Here are some general workplace safety guidelines:

  • Don’t allow overtired or ill employees to operate power tools or dangerous equipment. If you know your staff had to work through the night on a project, send them home when they start to show signs of exhaustion.
  • Don’t allow staff to run electric cords across walkways, passages and open spaces. If there’s any chance that someone might walk in a certain area, there shouldn’t be an electric cord on the floor. Instead, run extensions along walls and large furniture pieces.
  • Encourage employees to take regular breaks when operating dangerous equipment.
  • Regularly inspect your ceiling for roof leaks. A bad roof leak could soak your electrical equipment, leading to damages and a potential fire hazard.
  • Keep different kinds of fire extinguishers on hand at all times.
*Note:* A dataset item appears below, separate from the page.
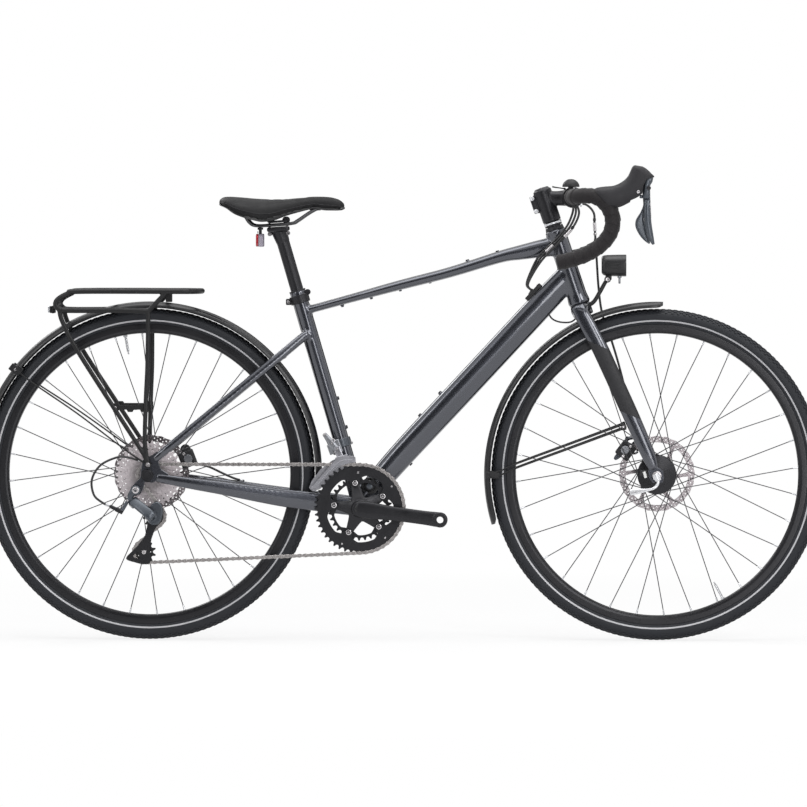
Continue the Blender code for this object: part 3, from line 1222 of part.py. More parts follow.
node("stem", stem, "black_metal", "steering")

HALF_BAR = [  # (x from the front axle, inward from the drop, z)
    (-177.5, BAR_HALF, 932.5), (-177.5, BAR_HALF - 22, 932.5), (-177.5, BAR_HALF - 50, 932.5),
    (-177.5, 100, 932.8), (-177.4, 50, 933.4), (-175, 28, 934.2), (-167, 12, 935.2), (-153, 2.5, 936),
    (-132, 0, 934.5), (-114, 0, 925), (-100.5, 0, 909), (-93.5, 0, 889), (-95, 0, 867), (-104, 0, 848),
    (-123, 0, 829), (-150, 0, 813), (-184, 0, 802), (-206.5, 0, 797)]
half_bar = [ahead(x, inward - BAR_HALF, z) for x, inward, z in HALF_BAR]
bar_path = [Vector((p.x, -p.y, p.z)) for p in reversed(half_bar)] + half_bar[1:]
bar_frames = frames(bar_path, Y_AXIS)
middle = len(half_bar) - 1
bar_sizes = [BAR_R] * len(bar_path)
for step, size in ((0, BAR_CLAMP_R), (1, BAR_CLAMP_R), (2, BAR_R + 0.6)):
    bar_sizes[middle - step] = bar_sizes[middle + step] = size
BAR_SIDES = 8
handlebar = loft("handlebar", tube_rings(bar_frames[1:-1], bar_sizes[1:-1], BAR_SIDES))
node("handlebar", handlebar, "black_metal", "steering")

HOOD = [  # (x from the front axle, z, direction in degrees, half width, half height)
    (-136, 934, 0, 17.5, 19.0), (-124, 932, 2, 19.5, 21.5), (-104, 929, 6, 19.5, 22.0),
    (-82, 930, 14, 18.0, 20.0),
    (-60, 939, 30, 16.5, 18.0), (-42, 952, 45, 15.0, 17.5), (-28, 965, 60, 14.0, 17.0),
    (-20, 979, 76, 12.5, 14.5), (-17.5, 989, 84, 9.5, 9.5)]
for label, sign in (("right", -1), ("left", 1)):
    if sign < 0:
        placed = bar_frames[middle + 3:]
    else:
        placed = [(p, s, u) for p, s, u in reversed(bar_frames[:middle - 2])]
    sizes_out = [TAPE_R - 1.5] + [TAPE_R] * (len(placed) - 1)
    tape = sleeve("tape", placed, sizes_out, BAR_R + GAP + 0.15, BAR_SIDES)
    node("bar_tape_" + label, tape, "bar_tape", "steering")
    rings = []
    for x, z, lean, half, high in HOOD:
        a = math.radians(lean)
        up = Vector((-math.sin(a), 0, math.cos(a)))
        rings.append(oval(ahead(x, sign * BAR_HALF, z), Y_AXIS, up, half, high, 12, 2.5))
    hood = loft("hood", rings)
    near = [f for f in placed if f[0].x > ahead(-165, 0, 0).x and f[0].z > V(0, 0, 850).z]
    cut(hood, loft("hood_bore", tube_rings(near, TAPE_R + 0.4, BAR_SIDES)))
    carrier = label + "_brake_lever"
    px, pz = LEVER_PIVOT
    pocket = box("lever_pocket", V(px - 1, sign * BAR_HALF, pz - 1), (27, 21, 15))
    mouth = box("lever_mouth", ahead(-32.5, sign * (BAR_HALF - 0.5), 931.5), (49, 22, 33))
    cut(hood, pocket, mouth,
        ydisc("lever_bore", px, pz, sign * BAR_HALF - 12.8, sign * BAR_HALF + 12.8, bore_r(5.0, 10), 10))
    node("hood_" + label, hood, "hood_rubber", "steering")
    bracket = sweep("bracket", [V(px, sign * BAR_HALF, pz), ahead(-22.5, sign * BAR_HALF, 941),
                                ahead(-23, sign * BAR_HALF, 930.4)],
                    [(8.5, 5.5), (9.0, 8.5), (8.0, 8.5)], 8, 3.0)
    unite(bracket, ydisc("lever_pin", px, pz, sign * BAR_HALF - 12.4, sign * BAR_HALF + 12.4, 5.0, 10),
          box("paddle_seat", ahead(-32, sign * (BAR_HALF - 5), 934), (12, 10, 7)))
    by, py = sign * BAR_HALF, sign * (BAR_HALF - 8)
    cut(bracket, rod("blade_socket", ahead(-30.5, by, 930), ahead(-15.5, by, 930), bore_r(3.6, 10), 10),
        rod("paddle_socket", ahead(-37, py, 930), ahead(-30, py, 930), bore_r(1.5, 8), 8))
    node("lever_bracket_" + label, bracket, "grey_metal", carrier)
    blade = sweep("blade", [ahead(-23, sign * BAR_HALF, 928.9), ahead(-23, sign * BAR_HALF, 925),
                            ahead(-23, sign * (BAR_HALF + 1), 912), ahead(-22.5, sign * (BAR_HALF + 2), 890),
                            ahead(-20, sign * (BAR_HALF + 2), 868), ahead(-14, sign * (BAR_HALF + 1), 850),
                            ahead(-5, sign * BAR_HALF, 838)],
                  [(4.0, 5.5), (6.2, 7.0), (7.6, 8.0), (7.5, 7.2), (6.5, 6.2), (5.5, 5.0), (3.5, 2.6)],
                  8, 2.5)
    unite(blade, rod("blade_barrel", ahead(-29, by, 930), ahead(-17, by, 930), 3.6, 10))
    node("brake_blade_" + label, blade, "grey_metal", label + "_shift_blade")
    paddle = sweep("paddle", [ahead(-33.5, sign * (BAR_HALF - 8), 929.0),
                              ahead(-38.5, sign * (BAR_HALF - 8.5), 915),
                              ahead(-39, sign * (BAR_HALF - 9), 895),
                              ahead(-37.5, sign * (BAR_HALF - 9), 872),
                              ahead(-34, sign * (BAR_HALF - 8.5), 852),
                              ahead(-32, sign * (BAR_HALF - 8), 846)],
                   [(1.5, 3.5), (1.8, 4.2), (2.0, 6.0), (2.0, 8.0), (2.0, 8.0), (1.6, 5.0)], 8, 2.3)
    unite(paddle, rod("paddle_barrel", ahead(-36, py, 930), ahead(-31, py, 930), 1.5, 8))
    node("shift_paddle_" + label, paddle, "black_metal", label + "_shift_paddle")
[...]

Contrary to what you might think, not all fire extinguishers are suitable for any kind of fires:

  • Class A extinguishers are suitable for ordinary fires, such as when paper, wood or other items catch fire.
  • Class B extinguishers are suitable for oil-based fires. Such as when flammable gasoline, kitchen oil or paraffin is burning.
  • Class C extinguishers are only suitable for electrical fires.
  • Class D extinguishers are used to put out flames from flammable metals

For most workplaces, only a class A, B and C extinguishers are required. However, be sure you have different extinguishers and that employees are educated on which extinguisher to use for different kinds of fires. If necessary include a picture with each extinguisher of what kind of fire it can be used for.
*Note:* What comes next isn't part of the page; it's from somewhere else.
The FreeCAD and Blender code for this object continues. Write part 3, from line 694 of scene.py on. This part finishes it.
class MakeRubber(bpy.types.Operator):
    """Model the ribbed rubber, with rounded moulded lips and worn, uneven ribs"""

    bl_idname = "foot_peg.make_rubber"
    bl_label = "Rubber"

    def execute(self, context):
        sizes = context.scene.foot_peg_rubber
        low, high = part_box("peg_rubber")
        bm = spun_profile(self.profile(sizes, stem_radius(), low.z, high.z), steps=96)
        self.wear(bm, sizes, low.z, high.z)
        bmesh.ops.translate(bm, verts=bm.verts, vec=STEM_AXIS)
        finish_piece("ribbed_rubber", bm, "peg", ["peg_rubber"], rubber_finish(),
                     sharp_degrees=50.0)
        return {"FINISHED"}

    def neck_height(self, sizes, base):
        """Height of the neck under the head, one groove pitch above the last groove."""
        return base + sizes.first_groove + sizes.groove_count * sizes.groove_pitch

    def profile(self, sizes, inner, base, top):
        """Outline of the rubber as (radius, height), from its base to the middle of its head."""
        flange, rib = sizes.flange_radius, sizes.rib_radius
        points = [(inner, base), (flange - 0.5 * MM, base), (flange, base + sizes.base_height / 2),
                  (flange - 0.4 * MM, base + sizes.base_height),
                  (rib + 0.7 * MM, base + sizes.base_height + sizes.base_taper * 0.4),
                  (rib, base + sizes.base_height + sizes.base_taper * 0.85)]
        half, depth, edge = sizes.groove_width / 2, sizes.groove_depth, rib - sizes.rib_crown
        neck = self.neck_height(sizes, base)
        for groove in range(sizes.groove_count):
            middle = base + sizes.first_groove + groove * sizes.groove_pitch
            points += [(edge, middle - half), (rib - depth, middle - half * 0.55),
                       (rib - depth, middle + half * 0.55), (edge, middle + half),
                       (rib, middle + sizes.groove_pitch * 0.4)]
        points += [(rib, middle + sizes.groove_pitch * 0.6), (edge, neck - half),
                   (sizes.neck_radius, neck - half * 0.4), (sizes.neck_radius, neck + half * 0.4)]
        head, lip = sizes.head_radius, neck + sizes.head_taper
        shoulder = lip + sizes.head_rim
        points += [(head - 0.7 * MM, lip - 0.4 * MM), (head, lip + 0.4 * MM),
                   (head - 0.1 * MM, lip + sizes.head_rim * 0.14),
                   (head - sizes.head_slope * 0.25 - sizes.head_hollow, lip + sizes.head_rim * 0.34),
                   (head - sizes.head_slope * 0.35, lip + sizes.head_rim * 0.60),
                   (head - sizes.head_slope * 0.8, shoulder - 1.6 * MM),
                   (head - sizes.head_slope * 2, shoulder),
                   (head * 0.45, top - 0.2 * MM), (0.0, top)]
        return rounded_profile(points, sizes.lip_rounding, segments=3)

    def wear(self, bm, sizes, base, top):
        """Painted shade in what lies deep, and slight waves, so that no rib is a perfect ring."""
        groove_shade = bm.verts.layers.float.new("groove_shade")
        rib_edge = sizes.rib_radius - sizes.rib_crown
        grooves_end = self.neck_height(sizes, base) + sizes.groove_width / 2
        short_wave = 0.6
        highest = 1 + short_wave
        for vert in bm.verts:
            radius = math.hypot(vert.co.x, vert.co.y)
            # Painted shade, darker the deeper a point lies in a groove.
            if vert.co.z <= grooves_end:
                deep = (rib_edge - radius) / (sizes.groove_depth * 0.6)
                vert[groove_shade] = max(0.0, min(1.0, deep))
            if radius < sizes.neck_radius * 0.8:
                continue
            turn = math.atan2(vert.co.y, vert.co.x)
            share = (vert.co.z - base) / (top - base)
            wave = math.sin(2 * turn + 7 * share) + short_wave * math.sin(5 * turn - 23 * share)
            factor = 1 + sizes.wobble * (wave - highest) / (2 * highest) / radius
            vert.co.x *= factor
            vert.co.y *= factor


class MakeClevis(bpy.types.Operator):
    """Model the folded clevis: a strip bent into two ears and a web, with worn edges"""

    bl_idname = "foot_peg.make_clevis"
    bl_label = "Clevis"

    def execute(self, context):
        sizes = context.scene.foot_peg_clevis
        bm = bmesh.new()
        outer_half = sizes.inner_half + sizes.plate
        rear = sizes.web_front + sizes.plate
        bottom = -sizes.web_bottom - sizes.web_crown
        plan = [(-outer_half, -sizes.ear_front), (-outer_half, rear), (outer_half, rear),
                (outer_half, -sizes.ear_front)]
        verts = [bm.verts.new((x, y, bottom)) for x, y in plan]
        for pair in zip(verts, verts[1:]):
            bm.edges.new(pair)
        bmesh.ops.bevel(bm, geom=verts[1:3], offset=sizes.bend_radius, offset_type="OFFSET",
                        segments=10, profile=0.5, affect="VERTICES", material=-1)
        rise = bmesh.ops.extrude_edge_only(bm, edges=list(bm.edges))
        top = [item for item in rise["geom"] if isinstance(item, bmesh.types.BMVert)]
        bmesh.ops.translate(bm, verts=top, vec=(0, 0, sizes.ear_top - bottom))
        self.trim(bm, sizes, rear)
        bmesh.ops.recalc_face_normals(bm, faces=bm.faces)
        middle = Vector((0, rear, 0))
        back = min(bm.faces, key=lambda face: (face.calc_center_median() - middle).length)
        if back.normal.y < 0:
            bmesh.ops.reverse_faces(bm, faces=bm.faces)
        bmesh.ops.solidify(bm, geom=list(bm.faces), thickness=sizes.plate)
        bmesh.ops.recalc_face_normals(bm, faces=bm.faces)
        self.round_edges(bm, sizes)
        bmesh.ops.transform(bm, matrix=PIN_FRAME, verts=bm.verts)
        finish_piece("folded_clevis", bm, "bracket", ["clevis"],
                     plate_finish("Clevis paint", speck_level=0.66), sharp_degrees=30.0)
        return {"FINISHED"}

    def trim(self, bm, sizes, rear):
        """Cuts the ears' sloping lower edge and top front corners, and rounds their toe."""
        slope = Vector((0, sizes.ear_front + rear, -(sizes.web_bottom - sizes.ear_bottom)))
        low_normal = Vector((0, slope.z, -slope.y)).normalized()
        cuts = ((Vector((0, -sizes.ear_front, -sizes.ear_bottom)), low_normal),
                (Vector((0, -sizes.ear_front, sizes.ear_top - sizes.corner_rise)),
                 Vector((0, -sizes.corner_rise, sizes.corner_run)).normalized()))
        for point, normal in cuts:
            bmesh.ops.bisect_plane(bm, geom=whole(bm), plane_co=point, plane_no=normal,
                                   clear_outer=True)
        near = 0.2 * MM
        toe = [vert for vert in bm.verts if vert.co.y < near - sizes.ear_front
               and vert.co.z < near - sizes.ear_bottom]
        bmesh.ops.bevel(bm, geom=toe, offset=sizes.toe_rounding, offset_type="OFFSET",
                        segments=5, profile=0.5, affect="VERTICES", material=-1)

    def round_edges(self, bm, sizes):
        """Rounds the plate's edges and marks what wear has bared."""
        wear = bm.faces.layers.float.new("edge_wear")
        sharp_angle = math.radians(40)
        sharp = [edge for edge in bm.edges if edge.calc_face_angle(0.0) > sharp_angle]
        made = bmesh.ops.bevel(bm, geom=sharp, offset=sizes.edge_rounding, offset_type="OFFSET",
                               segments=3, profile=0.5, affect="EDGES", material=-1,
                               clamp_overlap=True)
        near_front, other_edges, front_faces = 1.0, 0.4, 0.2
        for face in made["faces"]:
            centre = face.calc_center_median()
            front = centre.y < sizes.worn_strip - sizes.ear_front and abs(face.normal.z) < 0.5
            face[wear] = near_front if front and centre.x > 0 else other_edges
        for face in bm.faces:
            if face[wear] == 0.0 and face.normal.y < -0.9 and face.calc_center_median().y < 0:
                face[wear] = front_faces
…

By taking some simple measures, electrical safety in the workplace can be easy to implement. You don’t have to be a qualified electrician or contractor, even basic precautions can help greatly in preventing accidents.

Just be sure to educate employees on the proper use of extension cords and Multiplugs. Also be sure to equip your space with emergency tools like fire extinguishers and first ad kits in case an accident does happen.

Remember you can do so much to make your workplace safer, but always be sure to call in a qualified electrician for specialized jobs.